Adult – Adelaide Faith
June 13, 2023
Take the good with the evil
1.
I was in the chatterbox club because I didn’t speak.
I had a hate book to write down what was wrong with other people.
Things that were inside kept coming outside.
I said yes only once.
It only took one puff to see it.
I poked my head out the window on the sixth floor and I saw it.
I saw the evil had made the lamp posts and the light. And it had made the pavement to cover up what was under the pavement — evil so pure it wouldn’t let us look.
2.
The only way we could get through was pretending we were good. I assumed we were all doing it.
We took photographs of food that looked like sick. We couldn’t believe how similar it looked.
But sick is just food come out the wrong way.
Seems obvious, now that I’m older.
3.
I held the dogs so the vet could inject them with apomorphine.
Kept them company til they brought up all the toxic things inside them.
Dabbed the fur around their chin.
The owners started giving me cards saying THANK YOU like they really meant it.

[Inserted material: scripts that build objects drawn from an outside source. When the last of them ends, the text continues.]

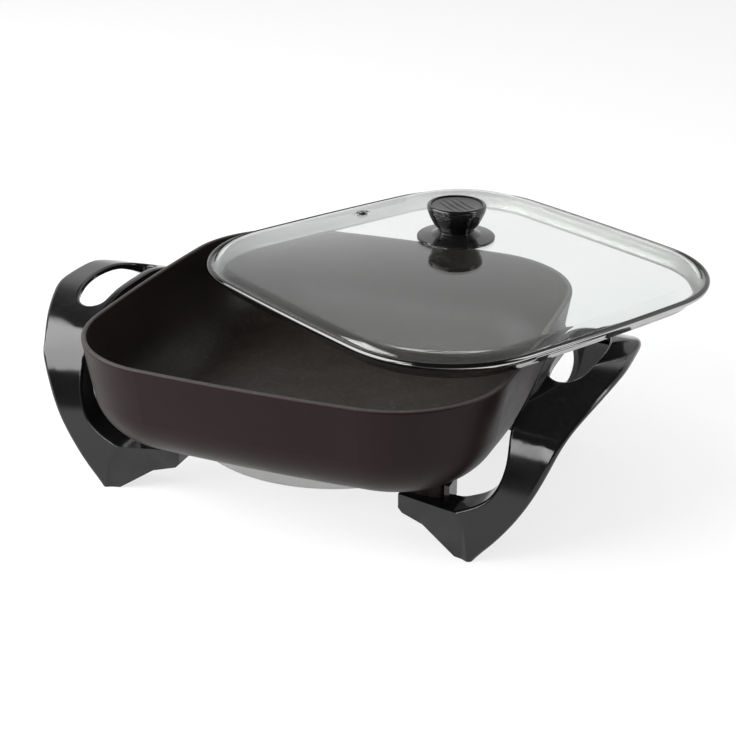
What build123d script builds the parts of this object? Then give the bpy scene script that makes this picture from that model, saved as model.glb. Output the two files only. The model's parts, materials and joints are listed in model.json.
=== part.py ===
from build123d import *
from math import atan2, cos, degrees, hypot, radians, sin, sqrt, tan
import os

os.makedirs("parts", exist_ok=True)

# Driving dimensions, mm. The floor is z = 0, the pan is centred on x = y = 0, the front is -Y.
FIT = 0.2                 # gap between pieces that are laid or slid together
RIM_Z = 120.5             # top of the pan rim
RIM_HALF = 152.5          # half the pan across the flats: a 12 inch skillet
RIM_BOW = 1500.0          # radius of each bowed side
RIM_CORNER = 78.0
PAN_WALL = 3.8
PAN_FLOOR = 5.0
PAN_BOTTOM = 46.5
PAN_DRAFT = 8.8          # degrees the wall leans in
PAN_HEEL = 40.0           # outer radius from wall to bottom

LUG_INSET, LUG_Y = 53.5, 78.0    # lug centres in from the rim side, and off the middle
LUG_X = RIM_HALF - LUG_INSET
LUG_SIZE = (26.0, 15.0)
LUG_SEAT = 32.5           # underside of the lugs, where the handles screw on
ARM_TOP = LUG_SEAT - FIT

COVER_R = 105.6           # round heater cover under the pan
COVER_Z = 30.3
COVER_WALL = 1.6
COVER_SCREW_R = 30.0

ELEMENT_R = 82.0          # centre line of the tubular element
ELEMENT_TUBE = 4.0
PIN_Y = 13.0              # each terminal pin off the inlet centre
PIN_R = 3.0
PIN_Z = 38.4
PROBE_R = 4.2
PIN_OUT = 40.4            # how far each piece of the inlet stands out of the cover wall
GUARD_OUT = 33.4
PROBE_OUT = 13.4
INSULATOR_OUT = 8.4
GUARD_BACK = 5.4
PIN_ROOT = -8.6           # inside the wall, where each pin meets its element end
GUARD_HALF = 29.0
GUARD_SCREW_Y = 21.5

HANDLE_WALL = 3.5
HANDLE_EDGE = 2.8         # rounding along the outer side of leg and grip
INNER_EDGE = 1.9          # rounding beside the pan and round the finger opening
LIP_IN, LIP_OUT = 10.5, 0.5       # depth of the finger opening's wall, pan side and grip side
HANDLE_X = RIM_HALF - 0.5 # x = 0 of the right handle's own drawing
TIP_IN, TIP_OUT = -26.5, -13.5    # the foot
ARM_END, GRIP_END = -74.0, 65.0

SCREW_R = 2.5
SCREW_HEAD_R = 4.6
WASHER_R = 6.0

LID_X, LID_Y, LID_TURN = 62.3, 78.8, -30.0
LID_HALF = 156.0          # outside of the steel bead
LID_BOW = 2400.0
LID_CORNER = 84.0
FLANGE_INSET = 7.8        # steps in to pass inside the pan rim
BAND_TOP = 13.8           # above the flange edge
SHEET = 0.7
GLASS = 3.6
DOME_TOP = 35.0
DOME_FALL = 8.7e-4        # fall from the middle, per square mm
CORNER_LIFT = 4.1e-8
RIM_FLAT = 10.5           # flat margin of the glass that the bead holds
SHOULDER = 9.0            # rounding from the dome down to that margin
KNOB_HOLE_R = 4.0
KNOB_TOP = 25.2           # above the glass
SKIRT_R = 28.5
VENT_X = -111.0
VENT_R = 4.5


def bowed_square(half, bow, corner, z=0.0):
    """Four bowed sides and four corner arcs that meet tangent, as one closed wire."""
    shift = bow - half
    root = sqrt(4 * shift ** 2 - 8 * (shift ** 2 - (bow - corner) ** 2))
    centre = (root - 2 * shift) / 4
    turn = degrees(atan2(centre, centre + shift))
    side = Edge.make_circle(bow, Plane(origin=(-shift, 0, z)), -turn, turn)
    rounding = Edge.make_circle(corner, Plane(origin=(centre, centre, z)), turn, 90 - turn)
    edges = []
    for quarter in range(4):
        edges += [Rotation(0, 0, 90 * quarter) * side, Rotation(0, 0, 90 * quarter) * rounding]
    return Wire(edges)


def rim_outline(inset, z):
    return bowed_square(RIM_HALF - inset, RIM_BOW - inset, RIM_CORNER - inset, z)


def lid_outline(inset, z=0.0):
    return bowed_square(LID_HALF - inset, LID_BOW - inset, LID_CORNER - inset, z)


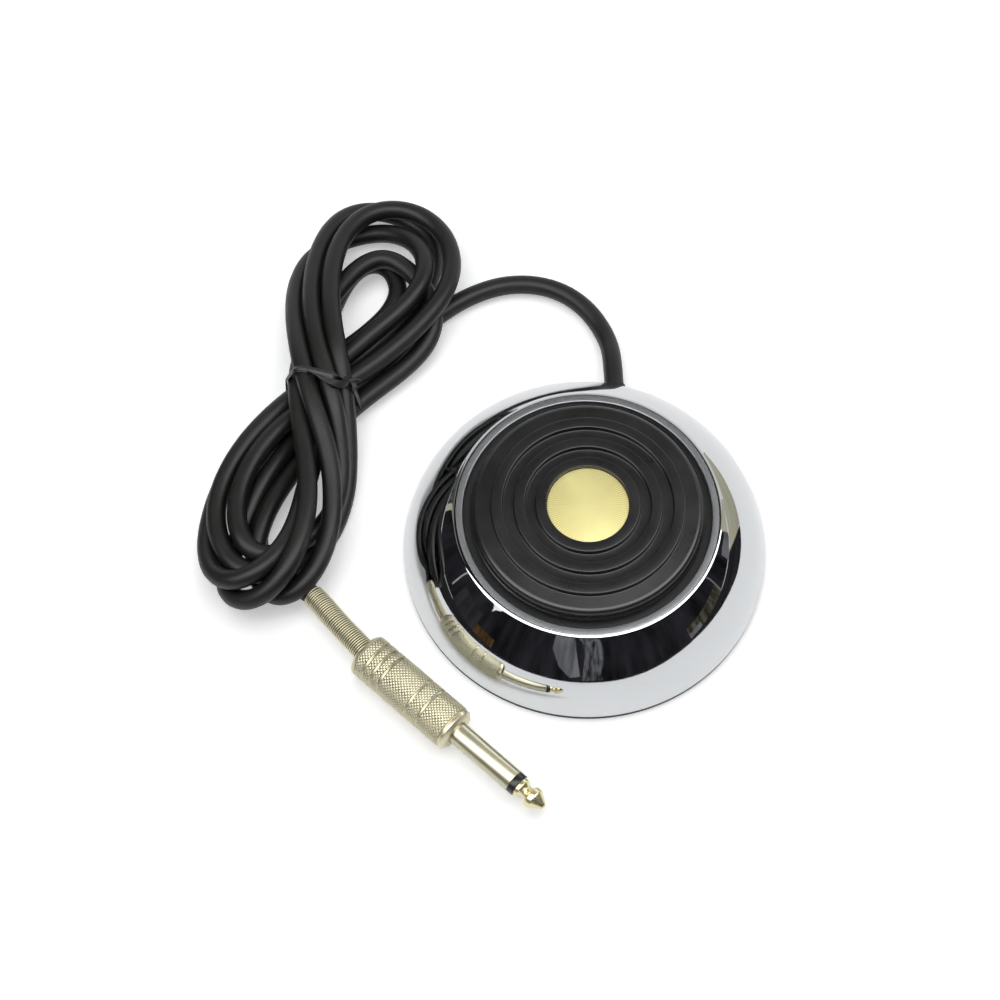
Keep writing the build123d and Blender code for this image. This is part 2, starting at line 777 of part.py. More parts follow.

I really believed they meant it.
Hallmark cards.
My face is old I have a X I like to hold
You can do the same things you did when you were young when you are old. Everybody knows you can do what you want now. Everybody knows you can wear what you want now when you are old now. Everybody knows that age is just a number.
You can keep your hair really long, and if someone is looking at you from the back or from the side and they are waiting for you to turn around, and you turn around, they might look shocked to see your old face swivelling within your long shiny hair, but that’s no reason to cut it.
I’M still doing THESE things:
Eating candy cigarettes*, drinking Coke, sitting on the edge of pavements in the sun with my feet on the road, underlining in books with pencil**, drawing hearts without thinking, keeping change in my socks, feeling happy to receive free stickers.
When I was young I could write whole paragraphs in black marker on the back of the toilet door at the ICA but now I would be embarrassed to do that, I wouldn’t be drunk enough to do that. But you can write a small message on a wall or a groyne. In a tunnel just now, I saw the same boys’ names that I wrote underneath a slide in 1999. Then I saw: LIFE IS GOOD, HOPE IS REAL and I can tell you that will have been written by an older type of person.
*I’m not yet SMOKING REAL ONES, though when I’m older, when I get to the point when it stops making sense to abstain, I will.
** Similarly, I will switch to pen in books when I’m older.
The End
I felt like I should help stack the chairs, like everyone else, so I started helping stack the chairs. After a couple of minutes I noticed I was enjoying myself. I felt like I’d had Fanta, but I hadn’t. I felt like I was chewing gum. I loved the feeling of stacking chairs. I loved it physically and I loved it mentally. I decided I’d try to do it more often. I’d get faster, learn more tricks. I’d learn what was too many, what was too high. When people had events, they’d contact me to help them, but just at the end, when it was all over. Of course, that was why I liked it, because it happened at the end, when everything was over.
When I stopped drinking I started getting the feeling I was waiting, to be called by a cherub, blowing a trumpet, to gather at some giant airport car park. It had been a recurring dream as a child and it was about to happen IRL, I thought. In the dream, I could never get there on time using my tiny tricycle, but now I was an adult and I was sober, I dreamed I’d get there first.
All the human beings would be there, and nobody would be able to swap brains, and no brains would be hooked out of ears, no blancmange used as a foil.
Did you judge someone based on their appearance? Did you change your mind about somebody when you found out they were popular? Did you call someone Potty? Did you eat salt for money?
I found my CD of the choirboy. He was grown on this cover but it still made me feel the same. I looked at his hair, I looked in the mirror, I pressed play, stacked two kitchen chairs, and I waited.